RECORDS =
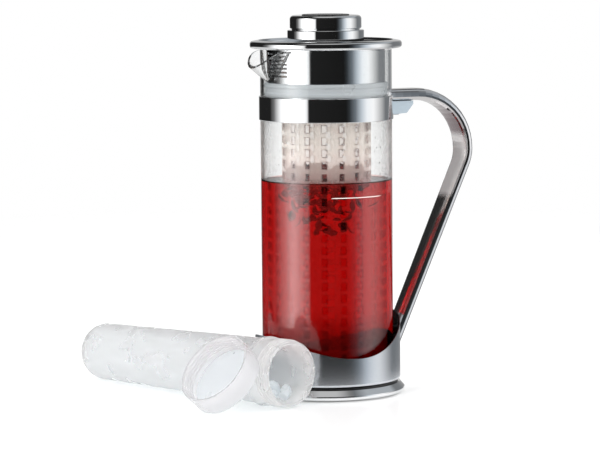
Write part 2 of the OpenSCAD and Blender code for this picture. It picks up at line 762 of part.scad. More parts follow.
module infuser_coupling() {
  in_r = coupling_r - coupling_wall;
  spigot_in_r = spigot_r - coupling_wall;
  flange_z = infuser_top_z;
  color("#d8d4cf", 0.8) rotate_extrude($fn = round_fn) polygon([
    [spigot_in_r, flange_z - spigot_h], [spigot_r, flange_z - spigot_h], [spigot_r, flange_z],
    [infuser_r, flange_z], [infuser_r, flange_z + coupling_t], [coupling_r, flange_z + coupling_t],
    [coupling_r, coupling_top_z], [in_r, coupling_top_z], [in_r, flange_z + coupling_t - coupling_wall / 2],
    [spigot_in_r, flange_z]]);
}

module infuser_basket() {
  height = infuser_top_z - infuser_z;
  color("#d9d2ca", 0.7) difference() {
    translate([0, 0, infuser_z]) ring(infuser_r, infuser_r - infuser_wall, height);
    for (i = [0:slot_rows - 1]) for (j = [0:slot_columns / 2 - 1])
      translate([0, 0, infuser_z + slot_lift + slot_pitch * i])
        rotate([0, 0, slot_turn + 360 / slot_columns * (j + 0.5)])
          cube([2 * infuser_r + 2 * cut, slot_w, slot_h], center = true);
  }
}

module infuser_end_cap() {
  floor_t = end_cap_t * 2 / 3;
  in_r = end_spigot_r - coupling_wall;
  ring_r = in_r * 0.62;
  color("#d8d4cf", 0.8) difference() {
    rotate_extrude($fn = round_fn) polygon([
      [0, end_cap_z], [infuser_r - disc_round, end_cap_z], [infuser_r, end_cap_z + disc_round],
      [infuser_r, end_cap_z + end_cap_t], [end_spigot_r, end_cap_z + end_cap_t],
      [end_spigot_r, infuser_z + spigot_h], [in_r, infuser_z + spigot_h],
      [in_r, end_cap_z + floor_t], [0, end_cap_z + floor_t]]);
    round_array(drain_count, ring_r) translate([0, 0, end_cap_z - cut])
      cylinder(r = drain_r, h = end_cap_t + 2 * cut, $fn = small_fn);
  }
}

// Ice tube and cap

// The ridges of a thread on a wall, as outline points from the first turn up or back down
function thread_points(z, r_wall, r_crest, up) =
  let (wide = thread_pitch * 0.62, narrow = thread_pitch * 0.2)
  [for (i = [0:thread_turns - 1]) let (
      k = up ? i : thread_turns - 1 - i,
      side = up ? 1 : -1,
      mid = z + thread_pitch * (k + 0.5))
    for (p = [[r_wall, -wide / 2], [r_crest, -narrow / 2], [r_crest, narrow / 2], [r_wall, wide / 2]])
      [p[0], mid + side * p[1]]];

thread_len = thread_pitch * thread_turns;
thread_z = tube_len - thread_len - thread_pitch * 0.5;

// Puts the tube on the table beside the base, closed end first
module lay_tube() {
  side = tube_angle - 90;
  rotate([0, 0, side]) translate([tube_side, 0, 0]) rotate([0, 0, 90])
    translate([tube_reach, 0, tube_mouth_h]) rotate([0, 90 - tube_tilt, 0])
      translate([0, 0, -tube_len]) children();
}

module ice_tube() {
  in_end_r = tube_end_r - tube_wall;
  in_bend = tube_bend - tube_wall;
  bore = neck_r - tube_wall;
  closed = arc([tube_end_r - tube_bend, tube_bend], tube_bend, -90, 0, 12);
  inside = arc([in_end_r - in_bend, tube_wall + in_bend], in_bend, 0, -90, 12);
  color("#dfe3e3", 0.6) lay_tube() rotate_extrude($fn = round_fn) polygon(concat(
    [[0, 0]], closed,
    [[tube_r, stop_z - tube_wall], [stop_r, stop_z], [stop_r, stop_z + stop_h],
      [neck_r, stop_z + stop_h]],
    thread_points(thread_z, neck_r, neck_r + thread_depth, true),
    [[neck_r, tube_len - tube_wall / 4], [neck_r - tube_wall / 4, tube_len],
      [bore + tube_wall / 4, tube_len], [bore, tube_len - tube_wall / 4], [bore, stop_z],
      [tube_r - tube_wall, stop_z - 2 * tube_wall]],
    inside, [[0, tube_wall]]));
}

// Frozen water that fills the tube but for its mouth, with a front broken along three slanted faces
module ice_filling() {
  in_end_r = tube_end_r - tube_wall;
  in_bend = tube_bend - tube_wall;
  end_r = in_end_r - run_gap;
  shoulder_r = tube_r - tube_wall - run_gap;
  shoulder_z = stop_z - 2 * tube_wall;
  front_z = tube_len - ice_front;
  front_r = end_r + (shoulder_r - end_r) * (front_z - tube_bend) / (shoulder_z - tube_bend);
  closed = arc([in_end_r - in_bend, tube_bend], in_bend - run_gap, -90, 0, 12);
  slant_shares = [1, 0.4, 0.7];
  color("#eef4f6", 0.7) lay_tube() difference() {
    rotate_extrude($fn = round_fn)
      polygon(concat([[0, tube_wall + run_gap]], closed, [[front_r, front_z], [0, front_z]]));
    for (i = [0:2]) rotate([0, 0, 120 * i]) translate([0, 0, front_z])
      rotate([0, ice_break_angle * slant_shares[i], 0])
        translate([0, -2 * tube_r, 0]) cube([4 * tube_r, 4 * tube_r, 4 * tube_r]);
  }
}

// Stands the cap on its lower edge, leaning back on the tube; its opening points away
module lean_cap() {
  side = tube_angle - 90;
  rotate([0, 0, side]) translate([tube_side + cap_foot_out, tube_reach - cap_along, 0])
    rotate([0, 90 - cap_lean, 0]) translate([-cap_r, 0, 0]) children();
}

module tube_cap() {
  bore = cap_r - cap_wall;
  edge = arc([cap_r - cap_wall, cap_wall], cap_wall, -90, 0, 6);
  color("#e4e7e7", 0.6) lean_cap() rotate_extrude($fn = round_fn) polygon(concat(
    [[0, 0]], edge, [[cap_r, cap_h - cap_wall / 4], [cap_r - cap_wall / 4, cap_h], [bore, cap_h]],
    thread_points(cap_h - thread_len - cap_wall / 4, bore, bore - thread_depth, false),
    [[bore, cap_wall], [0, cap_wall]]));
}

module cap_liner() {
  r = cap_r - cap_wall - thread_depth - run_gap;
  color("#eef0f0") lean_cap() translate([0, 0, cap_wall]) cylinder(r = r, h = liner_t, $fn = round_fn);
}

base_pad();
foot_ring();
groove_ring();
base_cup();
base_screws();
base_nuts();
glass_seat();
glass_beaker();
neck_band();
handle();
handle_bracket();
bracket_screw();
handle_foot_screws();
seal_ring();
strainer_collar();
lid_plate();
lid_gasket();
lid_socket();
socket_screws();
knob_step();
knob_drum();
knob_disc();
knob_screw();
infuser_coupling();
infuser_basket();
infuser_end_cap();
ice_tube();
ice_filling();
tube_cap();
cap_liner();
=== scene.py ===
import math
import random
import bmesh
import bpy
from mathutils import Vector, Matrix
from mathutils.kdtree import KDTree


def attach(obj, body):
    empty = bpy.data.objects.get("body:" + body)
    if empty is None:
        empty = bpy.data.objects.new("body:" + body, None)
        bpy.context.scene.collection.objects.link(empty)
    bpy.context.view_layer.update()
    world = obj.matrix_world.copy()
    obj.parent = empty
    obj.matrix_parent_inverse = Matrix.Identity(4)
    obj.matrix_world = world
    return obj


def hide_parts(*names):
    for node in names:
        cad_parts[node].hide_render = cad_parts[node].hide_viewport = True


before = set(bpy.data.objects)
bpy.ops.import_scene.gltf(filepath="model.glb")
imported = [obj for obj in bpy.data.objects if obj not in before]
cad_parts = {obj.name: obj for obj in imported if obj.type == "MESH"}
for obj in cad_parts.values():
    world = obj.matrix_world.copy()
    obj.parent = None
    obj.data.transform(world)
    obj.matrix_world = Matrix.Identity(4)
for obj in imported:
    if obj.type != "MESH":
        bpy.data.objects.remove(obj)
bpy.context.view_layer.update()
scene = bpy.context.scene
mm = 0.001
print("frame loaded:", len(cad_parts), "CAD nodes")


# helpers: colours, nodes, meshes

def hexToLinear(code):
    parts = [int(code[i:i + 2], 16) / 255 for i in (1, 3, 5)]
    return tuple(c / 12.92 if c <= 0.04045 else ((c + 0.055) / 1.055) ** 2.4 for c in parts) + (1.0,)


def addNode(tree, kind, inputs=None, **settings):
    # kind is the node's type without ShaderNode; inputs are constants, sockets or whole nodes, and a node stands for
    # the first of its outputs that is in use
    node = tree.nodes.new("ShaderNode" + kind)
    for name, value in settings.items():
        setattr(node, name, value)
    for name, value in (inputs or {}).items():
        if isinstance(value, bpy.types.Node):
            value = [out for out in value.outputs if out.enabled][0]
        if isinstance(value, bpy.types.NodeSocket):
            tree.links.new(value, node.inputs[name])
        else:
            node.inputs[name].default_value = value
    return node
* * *
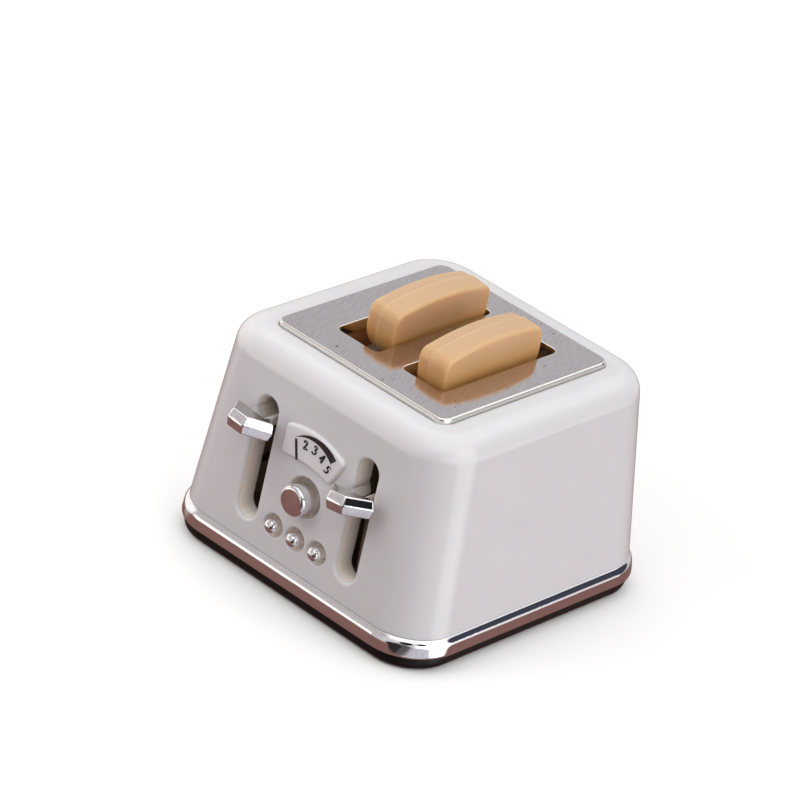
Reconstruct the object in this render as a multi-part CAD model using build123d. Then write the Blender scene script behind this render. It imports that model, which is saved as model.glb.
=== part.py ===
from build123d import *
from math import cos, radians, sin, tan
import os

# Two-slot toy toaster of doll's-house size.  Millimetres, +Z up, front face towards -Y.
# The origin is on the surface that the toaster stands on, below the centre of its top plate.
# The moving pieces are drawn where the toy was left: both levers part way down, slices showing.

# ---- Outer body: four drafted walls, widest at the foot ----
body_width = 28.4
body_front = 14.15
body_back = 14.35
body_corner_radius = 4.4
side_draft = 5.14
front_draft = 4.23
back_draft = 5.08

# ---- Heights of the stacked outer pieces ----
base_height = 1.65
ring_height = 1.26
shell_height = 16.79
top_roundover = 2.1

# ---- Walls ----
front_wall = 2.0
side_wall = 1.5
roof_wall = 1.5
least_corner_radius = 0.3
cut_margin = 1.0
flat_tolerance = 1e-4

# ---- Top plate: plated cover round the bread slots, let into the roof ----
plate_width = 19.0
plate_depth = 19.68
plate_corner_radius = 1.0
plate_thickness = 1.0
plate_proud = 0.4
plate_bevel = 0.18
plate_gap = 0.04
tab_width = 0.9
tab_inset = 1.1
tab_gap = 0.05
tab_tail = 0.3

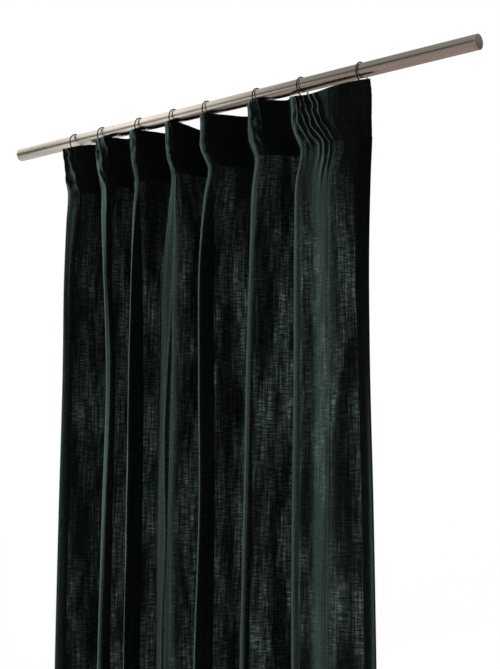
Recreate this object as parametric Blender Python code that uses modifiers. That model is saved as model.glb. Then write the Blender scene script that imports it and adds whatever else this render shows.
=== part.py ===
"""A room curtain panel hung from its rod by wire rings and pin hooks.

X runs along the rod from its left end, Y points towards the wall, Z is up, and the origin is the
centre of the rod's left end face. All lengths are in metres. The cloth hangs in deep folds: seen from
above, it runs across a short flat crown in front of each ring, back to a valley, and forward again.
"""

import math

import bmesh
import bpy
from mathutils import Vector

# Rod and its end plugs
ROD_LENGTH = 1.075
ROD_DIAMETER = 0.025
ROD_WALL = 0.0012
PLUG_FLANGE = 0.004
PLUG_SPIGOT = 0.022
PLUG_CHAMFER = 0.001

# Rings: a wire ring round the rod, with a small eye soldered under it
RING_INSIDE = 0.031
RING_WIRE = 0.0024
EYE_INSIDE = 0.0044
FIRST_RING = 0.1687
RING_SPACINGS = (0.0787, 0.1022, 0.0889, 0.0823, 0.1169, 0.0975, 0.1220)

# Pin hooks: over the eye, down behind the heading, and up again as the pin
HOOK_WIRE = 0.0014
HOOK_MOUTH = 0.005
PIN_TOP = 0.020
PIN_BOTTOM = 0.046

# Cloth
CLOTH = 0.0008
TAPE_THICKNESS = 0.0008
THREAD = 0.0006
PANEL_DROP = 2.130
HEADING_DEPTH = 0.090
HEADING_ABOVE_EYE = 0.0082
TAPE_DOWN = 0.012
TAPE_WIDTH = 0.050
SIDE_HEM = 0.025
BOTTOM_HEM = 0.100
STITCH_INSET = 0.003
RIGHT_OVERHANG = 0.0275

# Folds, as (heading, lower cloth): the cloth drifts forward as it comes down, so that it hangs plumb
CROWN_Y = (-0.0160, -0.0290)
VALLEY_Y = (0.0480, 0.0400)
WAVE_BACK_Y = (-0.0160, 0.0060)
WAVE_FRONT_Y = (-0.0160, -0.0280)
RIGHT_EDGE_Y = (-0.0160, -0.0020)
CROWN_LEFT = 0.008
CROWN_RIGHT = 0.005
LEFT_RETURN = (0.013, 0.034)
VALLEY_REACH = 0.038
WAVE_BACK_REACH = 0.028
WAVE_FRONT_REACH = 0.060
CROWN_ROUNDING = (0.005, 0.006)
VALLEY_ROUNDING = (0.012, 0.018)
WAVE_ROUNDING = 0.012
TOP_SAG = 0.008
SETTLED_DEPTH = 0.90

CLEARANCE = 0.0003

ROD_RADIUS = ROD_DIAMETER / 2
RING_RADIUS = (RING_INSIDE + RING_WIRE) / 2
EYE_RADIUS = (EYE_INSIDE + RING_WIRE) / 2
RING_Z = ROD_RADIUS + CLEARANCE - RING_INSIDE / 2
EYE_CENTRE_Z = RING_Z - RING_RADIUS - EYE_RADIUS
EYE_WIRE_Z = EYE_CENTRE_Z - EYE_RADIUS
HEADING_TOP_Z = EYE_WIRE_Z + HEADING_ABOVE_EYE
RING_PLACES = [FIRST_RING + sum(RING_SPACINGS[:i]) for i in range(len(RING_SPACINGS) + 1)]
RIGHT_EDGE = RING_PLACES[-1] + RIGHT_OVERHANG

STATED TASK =
From the records above, transcribe without alteration every line from the one with "base_pad();" to the one with "if empty is", inclusive.

SOLVED EXERCISE =
base_pad();
foot_ring();
groove_ring();
base_cup();
base_screws();
base_nuts();
glass_seat();
glass_beaker();
neck_band();
handle();
handle_bracket();
bracket_screw();
handle_foot_screws();
seal_ring();
strainer_collar();
lid_plate();
lid_gasket();
lid_socket();
socket_screws();
knob_step();
knob_drum();
knob_disc();
knob_screw();
infuser_coupling();
infuser_basket();
infuser_end_cap();
ice_tube();
ice_filling();
tube_cap();
cap_liner();
=== scene.py ===
import math
import random
import bmesh
import bpy
from mathutils import Vector, Matrix
from mathutils.kdtree import KDTree


def attach(obj, body):
    empty = bpy.data.objects.get("body:" + body)
    if empty is None:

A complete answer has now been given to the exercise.